**Records:**
## begin
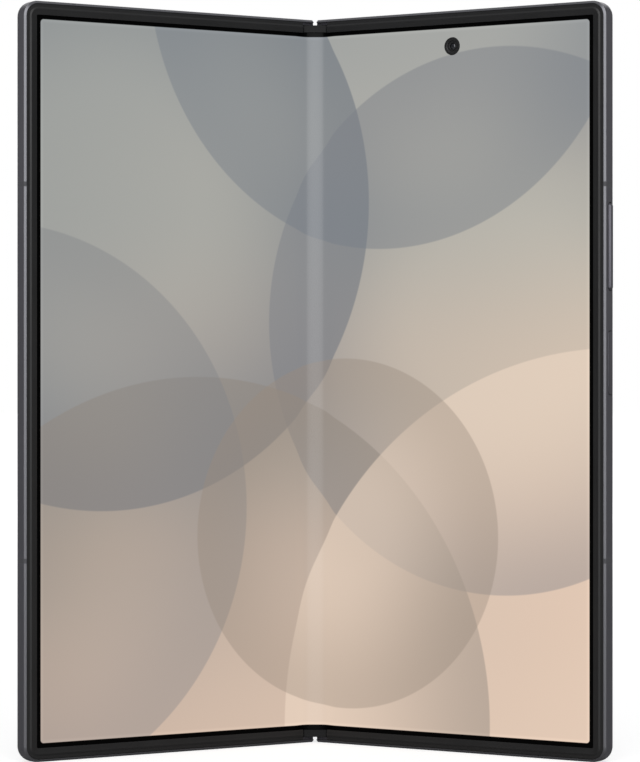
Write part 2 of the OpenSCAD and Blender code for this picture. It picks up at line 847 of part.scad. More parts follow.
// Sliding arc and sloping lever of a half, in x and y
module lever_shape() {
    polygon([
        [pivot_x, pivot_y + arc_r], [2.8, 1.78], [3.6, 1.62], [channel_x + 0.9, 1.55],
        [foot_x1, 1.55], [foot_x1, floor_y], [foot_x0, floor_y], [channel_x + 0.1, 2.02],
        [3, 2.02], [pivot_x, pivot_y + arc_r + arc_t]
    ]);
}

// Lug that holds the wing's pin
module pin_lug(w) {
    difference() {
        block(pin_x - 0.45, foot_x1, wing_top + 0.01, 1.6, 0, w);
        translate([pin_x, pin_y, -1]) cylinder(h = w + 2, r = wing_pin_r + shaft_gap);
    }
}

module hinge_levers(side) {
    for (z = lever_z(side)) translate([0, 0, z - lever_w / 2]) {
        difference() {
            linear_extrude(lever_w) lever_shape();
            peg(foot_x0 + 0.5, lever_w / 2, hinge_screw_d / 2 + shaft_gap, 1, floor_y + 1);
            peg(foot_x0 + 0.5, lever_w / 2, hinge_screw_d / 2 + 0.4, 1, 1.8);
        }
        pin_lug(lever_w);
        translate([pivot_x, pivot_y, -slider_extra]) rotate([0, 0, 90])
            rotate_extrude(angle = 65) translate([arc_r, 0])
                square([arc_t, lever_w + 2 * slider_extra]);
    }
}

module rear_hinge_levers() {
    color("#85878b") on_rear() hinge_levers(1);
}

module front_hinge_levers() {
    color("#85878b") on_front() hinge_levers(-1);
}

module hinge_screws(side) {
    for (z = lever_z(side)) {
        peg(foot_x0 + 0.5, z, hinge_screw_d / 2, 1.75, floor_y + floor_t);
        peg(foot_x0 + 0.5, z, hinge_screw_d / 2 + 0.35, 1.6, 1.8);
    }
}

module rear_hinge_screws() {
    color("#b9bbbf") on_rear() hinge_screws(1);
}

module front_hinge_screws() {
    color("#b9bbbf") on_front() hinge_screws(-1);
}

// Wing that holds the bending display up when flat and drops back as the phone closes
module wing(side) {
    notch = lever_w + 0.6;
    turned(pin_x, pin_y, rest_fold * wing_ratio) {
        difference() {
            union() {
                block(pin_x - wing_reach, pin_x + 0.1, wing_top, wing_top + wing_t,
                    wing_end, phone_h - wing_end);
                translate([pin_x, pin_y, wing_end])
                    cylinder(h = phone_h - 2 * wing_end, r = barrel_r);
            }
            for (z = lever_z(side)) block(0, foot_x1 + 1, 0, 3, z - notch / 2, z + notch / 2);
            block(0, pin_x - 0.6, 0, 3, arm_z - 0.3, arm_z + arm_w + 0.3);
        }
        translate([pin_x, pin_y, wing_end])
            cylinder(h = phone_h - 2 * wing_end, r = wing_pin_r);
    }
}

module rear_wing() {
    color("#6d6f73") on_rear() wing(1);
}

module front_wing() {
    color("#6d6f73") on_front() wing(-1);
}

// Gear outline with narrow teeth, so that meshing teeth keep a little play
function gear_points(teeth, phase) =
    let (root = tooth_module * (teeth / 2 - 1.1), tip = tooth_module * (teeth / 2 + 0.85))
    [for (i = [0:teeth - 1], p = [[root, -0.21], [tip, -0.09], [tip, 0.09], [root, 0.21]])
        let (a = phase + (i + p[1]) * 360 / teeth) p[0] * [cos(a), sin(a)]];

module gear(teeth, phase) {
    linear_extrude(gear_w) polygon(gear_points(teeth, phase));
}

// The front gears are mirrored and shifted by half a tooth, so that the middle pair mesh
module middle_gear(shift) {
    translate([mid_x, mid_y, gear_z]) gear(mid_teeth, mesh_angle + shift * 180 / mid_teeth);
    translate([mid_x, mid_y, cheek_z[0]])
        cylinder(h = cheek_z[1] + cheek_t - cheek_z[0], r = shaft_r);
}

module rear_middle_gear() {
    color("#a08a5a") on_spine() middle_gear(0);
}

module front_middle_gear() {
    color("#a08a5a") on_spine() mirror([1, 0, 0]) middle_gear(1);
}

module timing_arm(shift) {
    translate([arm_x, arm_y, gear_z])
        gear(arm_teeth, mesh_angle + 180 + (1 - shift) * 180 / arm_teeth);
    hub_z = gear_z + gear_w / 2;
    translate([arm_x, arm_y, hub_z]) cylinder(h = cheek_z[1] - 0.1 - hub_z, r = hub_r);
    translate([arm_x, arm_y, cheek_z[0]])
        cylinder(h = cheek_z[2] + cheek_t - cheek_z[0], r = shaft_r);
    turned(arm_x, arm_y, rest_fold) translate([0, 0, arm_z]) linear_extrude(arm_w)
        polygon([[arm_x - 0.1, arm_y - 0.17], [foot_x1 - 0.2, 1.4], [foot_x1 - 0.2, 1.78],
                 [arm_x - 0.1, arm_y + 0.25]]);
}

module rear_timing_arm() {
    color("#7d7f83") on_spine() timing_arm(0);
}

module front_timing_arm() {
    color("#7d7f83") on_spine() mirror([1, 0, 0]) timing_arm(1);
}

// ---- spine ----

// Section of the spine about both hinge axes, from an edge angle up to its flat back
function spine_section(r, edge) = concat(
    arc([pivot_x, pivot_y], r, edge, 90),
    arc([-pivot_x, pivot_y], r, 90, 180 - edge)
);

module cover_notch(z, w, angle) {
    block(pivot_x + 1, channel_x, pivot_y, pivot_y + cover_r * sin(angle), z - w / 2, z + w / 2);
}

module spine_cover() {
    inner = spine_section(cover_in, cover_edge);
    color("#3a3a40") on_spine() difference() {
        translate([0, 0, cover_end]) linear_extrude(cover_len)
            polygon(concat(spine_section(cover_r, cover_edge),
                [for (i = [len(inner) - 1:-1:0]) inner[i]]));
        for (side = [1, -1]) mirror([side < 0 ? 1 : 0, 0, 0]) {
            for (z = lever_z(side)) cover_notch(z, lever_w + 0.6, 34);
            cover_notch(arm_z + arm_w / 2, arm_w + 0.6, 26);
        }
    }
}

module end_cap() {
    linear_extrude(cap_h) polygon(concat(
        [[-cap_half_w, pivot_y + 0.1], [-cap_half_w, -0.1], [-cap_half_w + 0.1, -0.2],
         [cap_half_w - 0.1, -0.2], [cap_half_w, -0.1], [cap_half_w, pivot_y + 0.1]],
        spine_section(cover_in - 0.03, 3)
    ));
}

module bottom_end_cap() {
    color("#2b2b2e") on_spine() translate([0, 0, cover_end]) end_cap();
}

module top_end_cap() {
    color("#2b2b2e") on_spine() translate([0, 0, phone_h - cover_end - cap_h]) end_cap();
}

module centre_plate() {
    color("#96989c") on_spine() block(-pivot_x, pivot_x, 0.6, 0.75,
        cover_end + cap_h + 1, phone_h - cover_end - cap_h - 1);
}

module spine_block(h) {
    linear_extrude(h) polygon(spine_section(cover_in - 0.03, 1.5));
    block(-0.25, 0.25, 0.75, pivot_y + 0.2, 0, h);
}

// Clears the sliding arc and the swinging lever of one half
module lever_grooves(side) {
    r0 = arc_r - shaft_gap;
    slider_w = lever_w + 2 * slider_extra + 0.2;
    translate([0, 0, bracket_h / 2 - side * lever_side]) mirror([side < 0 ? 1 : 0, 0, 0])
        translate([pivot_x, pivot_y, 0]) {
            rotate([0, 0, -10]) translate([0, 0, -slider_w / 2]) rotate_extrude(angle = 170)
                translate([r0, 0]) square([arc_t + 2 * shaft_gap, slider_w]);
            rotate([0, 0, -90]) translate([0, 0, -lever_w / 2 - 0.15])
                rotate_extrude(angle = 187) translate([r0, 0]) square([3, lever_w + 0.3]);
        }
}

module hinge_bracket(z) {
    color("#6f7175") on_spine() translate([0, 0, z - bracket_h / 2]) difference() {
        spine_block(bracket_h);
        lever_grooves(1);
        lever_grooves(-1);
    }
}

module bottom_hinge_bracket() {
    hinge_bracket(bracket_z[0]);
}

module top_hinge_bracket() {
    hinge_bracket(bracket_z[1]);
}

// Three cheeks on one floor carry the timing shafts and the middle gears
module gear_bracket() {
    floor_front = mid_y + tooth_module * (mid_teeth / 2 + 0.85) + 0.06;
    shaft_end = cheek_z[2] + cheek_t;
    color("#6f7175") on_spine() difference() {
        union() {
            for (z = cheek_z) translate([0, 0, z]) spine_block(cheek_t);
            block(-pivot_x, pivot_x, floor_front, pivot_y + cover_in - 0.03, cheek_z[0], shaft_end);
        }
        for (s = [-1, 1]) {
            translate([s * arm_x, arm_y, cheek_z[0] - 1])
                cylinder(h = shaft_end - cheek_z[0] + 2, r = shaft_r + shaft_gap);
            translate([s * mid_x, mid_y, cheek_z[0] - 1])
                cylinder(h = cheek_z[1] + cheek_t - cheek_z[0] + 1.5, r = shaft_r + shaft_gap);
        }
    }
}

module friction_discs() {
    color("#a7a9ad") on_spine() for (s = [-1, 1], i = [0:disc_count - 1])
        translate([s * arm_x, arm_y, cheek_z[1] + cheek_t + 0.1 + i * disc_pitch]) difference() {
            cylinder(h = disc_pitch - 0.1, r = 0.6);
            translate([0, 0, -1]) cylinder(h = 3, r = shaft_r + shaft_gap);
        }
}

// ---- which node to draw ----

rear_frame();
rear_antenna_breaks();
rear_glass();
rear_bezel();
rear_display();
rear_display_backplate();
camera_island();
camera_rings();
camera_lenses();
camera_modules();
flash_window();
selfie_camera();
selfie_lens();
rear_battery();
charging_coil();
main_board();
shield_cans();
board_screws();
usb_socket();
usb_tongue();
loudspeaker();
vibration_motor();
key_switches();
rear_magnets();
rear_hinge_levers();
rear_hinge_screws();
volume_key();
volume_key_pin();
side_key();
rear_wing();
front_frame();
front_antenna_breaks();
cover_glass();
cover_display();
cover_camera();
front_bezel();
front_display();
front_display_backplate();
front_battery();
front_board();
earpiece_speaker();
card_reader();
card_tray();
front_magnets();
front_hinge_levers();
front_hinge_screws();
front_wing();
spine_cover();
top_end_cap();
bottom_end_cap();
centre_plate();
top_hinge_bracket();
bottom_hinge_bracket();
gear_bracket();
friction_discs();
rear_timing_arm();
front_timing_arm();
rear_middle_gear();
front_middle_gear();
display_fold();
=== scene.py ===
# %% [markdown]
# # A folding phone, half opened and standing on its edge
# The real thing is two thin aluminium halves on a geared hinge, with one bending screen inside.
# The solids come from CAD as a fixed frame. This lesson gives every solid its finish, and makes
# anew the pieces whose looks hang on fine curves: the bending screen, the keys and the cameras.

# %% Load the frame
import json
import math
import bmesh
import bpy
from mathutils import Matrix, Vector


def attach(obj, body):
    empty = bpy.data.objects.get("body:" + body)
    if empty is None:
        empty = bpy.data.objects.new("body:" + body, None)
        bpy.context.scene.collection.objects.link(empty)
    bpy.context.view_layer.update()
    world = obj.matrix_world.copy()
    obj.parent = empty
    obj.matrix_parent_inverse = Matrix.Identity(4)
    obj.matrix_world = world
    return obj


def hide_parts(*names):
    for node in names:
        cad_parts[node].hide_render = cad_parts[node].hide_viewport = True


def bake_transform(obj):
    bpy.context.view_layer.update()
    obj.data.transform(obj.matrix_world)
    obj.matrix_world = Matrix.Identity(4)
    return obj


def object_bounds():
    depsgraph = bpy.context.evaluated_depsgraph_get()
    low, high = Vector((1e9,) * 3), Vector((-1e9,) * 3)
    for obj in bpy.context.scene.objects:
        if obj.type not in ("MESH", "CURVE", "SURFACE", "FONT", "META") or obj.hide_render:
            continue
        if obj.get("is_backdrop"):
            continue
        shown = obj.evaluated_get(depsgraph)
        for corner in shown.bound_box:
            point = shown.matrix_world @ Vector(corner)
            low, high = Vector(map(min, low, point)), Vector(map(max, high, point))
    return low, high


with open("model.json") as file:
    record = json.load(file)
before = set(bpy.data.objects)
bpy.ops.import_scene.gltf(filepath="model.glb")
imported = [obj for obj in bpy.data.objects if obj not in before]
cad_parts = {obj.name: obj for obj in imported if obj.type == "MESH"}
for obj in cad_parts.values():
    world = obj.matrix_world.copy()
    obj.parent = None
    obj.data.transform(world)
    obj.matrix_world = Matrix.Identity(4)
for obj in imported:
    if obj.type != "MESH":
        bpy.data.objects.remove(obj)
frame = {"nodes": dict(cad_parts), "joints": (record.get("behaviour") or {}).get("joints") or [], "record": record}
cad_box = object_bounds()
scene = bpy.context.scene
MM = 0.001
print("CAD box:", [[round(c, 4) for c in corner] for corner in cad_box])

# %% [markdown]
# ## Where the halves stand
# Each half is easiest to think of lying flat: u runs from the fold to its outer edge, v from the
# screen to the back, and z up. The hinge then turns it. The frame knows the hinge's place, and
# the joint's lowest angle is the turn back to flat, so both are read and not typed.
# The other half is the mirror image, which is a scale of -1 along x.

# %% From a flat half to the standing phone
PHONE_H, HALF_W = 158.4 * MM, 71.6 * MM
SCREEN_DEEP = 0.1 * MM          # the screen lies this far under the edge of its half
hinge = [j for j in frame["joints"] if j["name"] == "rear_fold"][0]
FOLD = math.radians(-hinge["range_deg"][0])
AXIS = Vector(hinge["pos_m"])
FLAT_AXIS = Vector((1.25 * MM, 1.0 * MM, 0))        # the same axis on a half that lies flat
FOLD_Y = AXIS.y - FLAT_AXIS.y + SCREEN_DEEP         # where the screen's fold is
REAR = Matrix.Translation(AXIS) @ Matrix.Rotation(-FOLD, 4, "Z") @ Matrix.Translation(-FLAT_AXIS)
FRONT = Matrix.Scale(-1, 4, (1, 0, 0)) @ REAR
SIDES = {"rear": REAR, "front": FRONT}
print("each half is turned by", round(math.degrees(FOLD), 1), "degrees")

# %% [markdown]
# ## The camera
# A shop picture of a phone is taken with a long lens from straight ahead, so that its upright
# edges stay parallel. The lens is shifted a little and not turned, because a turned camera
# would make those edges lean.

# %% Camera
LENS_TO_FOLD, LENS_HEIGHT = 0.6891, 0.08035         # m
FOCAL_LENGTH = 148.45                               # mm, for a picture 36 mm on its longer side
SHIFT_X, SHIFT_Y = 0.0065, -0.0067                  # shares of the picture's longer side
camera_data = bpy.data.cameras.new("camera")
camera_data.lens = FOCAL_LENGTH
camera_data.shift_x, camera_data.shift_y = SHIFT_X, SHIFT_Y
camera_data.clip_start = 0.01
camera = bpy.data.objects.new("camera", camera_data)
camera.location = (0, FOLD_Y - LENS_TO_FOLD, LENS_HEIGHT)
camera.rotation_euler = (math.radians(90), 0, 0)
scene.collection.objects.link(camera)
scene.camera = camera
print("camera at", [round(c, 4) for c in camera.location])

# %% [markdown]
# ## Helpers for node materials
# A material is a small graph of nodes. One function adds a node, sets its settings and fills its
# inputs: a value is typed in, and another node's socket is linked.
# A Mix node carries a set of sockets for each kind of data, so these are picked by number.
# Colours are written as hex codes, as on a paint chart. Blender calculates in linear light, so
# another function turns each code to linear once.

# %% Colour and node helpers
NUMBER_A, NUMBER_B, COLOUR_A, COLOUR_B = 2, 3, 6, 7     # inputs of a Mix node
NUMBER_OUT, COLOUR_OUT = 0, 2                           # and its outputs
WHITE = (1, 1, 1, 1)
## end
## begin
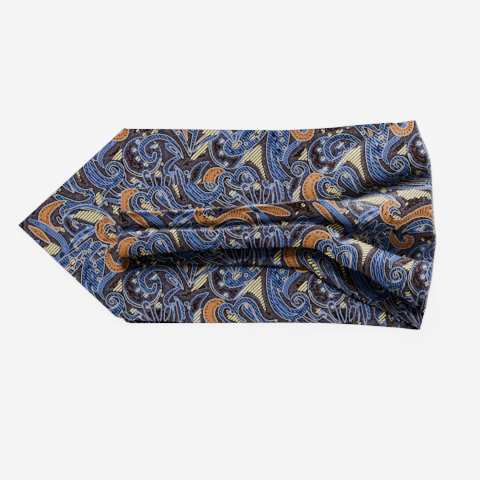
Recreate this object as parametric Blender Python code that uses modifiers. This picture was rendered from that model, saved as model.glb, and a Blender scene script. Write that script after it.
## end
## begin
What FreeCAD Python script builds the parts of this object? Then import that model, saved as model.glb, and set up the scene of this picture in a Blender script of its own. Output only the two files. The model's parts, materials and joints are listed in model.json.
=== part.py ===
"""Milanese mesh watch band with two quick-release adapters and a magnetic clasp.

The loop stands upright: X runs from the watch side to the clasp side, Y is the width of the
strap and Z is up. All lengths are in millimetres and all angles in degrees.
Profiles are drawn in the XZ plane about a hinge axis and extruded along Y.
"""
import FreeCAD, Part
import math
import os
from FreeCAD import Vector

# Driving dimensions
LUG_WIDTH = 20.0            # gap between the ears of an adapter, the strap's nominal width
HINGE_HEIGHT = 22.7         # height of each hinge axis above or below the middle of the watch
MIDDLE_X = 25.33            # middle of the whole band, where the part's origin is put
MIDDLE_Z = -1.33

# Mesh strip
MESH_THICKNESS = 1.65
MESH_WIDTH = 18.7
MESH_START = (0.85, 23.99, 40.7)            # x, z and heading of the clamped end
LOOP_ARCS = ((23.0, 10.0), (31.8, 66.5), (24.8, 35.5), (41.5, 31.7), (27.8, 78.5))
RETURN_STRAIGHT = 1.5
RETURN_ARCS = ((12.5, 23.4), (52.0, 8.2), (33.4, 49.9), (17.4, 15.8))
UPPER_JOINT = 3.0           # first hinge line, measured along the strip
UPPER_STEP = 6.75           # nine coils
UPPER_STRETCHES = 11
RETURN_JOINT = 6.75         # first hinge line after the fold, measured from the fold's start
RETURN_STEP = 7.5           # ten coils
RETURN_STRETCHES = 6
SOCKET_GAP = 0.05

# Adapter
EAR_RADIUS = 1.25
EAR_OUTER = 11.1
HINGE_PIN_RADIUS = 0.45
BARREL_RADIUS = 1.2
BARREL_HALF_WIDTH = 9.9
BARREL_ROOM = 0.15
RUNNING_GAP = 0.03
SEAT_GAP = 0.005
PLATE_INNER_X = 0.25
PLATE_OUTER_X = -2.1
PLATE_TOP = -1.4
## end
**Problem:**
Search the material above for "materials". Pull out each line where it shows up.

**Completed exercise:**
# ## Helpers for node materials
What FreeCAD Python script builds the parts of this object? Then import that model, saved as model.glb, and set up the scene of this picture in a Blender script of its own. Output only the two files. The model's parts, materials and joints are listed in model.json.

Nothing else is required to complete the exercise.